MEZARLIKLARA SALDIRILAR
Son olarak söz alan ÖHD Eş Genel Başkanı Serhat Çakmak ise bölgede yaşananları artık hukuk normlarıyla anlatmanın mümkün olmadığını vurguladı. Coğrafyada artan dozda yaşanan bir saygısızlık kavramı görüldüğünü belirten Çakmak, bu konunun ulus devletler ve onların yarattığı faşist iktidarlar üzerinden değerlendirmesi gerektiğine dikkati çekti. Garzan'da bulunan toplu mezarların açılma sürecinden bahseden Çakmak, o dönem mezarlıkların kepçelerle açıldığını ve hiçbir mezarın ayrılmadan nereye götürüldüğünün belli olmadığını aktardı. Ardından Kilyos Kimsesizler Mezarlığında ortaya çıkan mezarlar ile ilgili suç duyurusundan da bir sonuç çıkmadığını kaydeden Çakmak, "Defin yönetmeliği ve raporlar ortada olmasına rağmen kamu idaresi bu şekilde davranıyor. Kilyos sürecinden sonra Lice, Silvan, Bingöl, Hakkari'de mezarlıklara saldırı girişimi oldu. Kilyos ve Garzan kadar vahşete ulaşmasa da mezar taşlarının kırılması, zorla ailelere kırdırılması durumları yaşandı. Jandarma Komutanı bir aileyi arayarak 'mezar taşını kırmıyorsanız biz yarın gidip kırarız' diyor.

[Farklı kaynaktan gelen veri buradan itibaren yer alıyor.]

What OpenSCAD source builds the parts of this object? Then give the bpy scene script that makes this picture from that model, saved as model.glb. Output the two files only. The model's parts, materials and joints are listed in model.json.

Bunlara ilişkin yapılan suç duyurusundan da sonuç alınamadı" diye aktardı.
SAVAŞ KONSEPTİ
Defin ruhsatı olan bir cenazelerin mezarlıktan çıkarıldığını aktaran Çakmak, "Bu durum tekrar tekrar yaşatılıyor. Aile 'cenazeyi her defnettiğinizde devlet bu acıyı bize sürekli yaşatıyor ve bundan zevk alıyor' demişti. Bu süreci yürüten avukatlara da her yerelde ayrı ayrı baskılar yapıldı. Örneğin bir kurumda 18 avukatın vakalet bilgileri bulundu diye örgüt üyeliği iddiasıyla soruşturma başlatıldı. Bunlara takipsizlik kararı verildi ama mesela sistematik olarak bu meselede söz kuran insanların yıpratılmaya çalışmasıdır. Ulusal mevzuatta ölü bedene yönelik saldırılara ilişkin bir düzenleme yok. Mevzuat genelde ölene değil yaşayana ilişkin düzenleniyor. Hukuk devletinde kişi öldüğünde hakkındaki dava bile düşerken, ona yapılan saldırıların devam ettiğini ve savaş konsepti haline geldiğini görüyoruz" diye konuştu.
Panel soru-cevap bölümüyle sona erdi.